***** EXERCISE INPUT

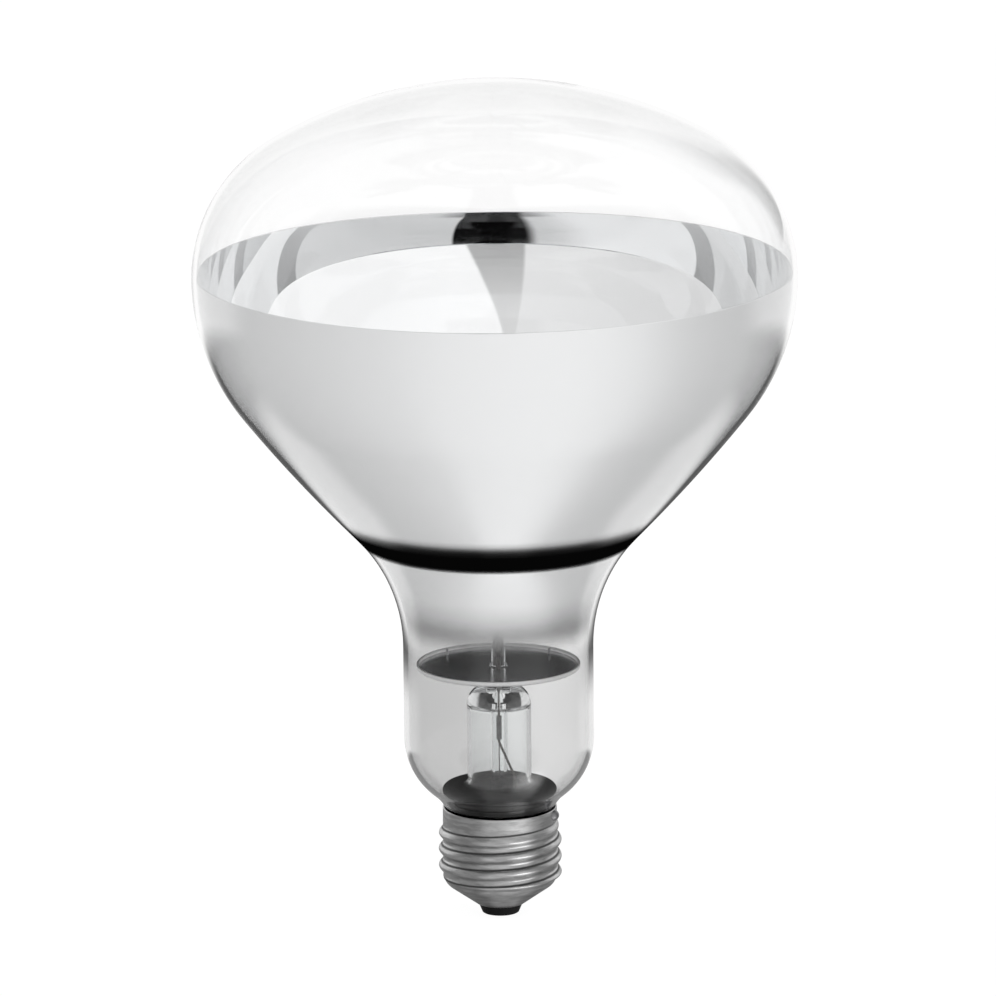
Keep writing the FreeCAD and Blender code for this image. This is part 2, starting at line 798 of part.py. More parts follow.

**********
***** EXERCISE INPUT

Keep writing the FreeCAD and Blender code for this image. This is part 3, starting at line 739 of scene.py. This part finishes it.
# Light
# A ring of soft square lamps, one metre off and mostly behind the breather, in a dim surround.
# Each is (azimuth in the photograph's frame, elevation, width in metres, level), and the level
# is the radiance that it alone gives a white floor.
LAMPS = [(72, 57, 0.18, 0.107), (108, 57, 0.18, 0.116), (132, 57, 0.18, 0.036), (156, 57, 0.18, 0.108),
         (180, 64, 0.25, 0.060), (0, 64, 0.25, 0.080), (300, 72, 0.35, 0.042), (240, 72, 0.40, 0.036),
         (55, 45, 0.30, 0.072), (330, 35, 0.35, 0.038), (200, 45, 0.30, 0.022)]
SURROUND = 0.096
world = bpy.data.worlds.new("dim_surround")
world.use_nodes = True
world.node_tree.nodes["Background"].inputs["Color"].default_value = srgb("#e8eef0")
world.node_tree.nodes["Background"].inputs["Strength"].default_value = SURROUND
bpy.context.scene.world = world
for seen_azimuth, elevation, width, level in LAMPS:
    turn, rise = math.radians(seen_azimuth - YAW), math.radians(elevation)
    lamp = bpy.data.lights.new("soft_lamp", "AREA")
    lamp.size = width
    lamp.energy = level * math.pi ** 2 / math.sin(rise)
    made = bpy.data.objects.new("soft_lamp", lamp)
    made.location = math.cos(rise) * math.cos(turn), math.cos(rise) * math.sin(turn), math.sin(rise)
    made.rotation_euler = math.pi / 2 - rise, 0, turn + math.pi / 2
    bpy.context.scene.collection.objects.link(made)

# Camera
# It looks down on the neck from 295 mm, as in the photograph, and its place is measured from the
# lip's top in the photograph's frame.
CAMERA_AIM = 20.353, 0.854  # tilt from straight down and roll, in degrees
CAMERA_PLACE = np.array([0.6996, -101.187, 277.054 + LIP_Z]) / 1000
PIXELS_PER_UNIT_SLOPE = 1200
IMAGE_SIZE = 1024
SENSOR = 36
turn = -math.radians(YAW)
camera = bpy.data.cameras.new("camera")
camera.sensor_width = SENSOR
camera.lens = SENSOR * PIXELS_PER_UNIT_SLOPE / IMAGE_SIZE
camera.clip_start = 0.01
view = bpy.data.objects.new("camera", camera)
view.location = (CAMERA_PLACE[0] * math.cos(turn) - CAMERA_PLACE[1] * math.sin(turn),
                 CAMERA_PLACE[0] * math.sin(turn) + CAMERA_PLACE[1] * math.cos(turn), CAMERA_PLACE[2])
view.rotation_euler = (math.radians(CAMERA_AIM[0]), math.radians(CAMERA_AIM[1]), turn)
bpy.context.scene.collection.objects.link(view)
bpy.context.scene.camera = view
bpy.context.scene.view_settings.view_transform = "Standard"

**********
***** EXERCISE INPUT

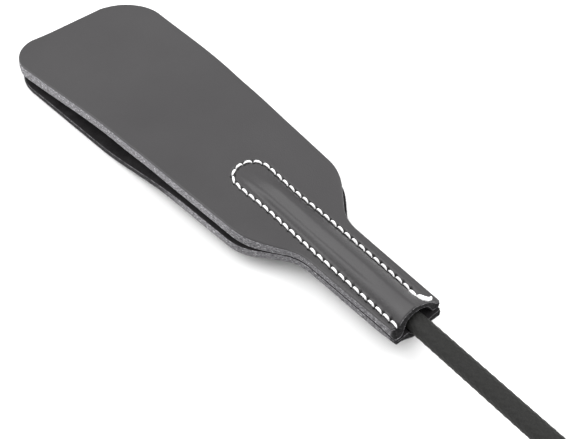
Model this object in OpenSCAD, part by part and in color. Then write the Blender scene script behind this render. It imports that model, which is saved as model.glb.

**********

[GIVEN REQUEST] Copy out each line of the entries that holds "this".

[CORRECT OUTPUT]
Keep writing the FreeCAD and Blender code for this image. This is part 2, starting at line 798 of part.py. More parts follow.
Keep writing the FreeCAD and Blender code for this image. This is part 3, starting at line 739 of scene.py. This part finishes it.
Model this object in OpenSCAD, part by part and in color. Then write the Blender scene script behind this render. It imports that model, which is saved as model.glb.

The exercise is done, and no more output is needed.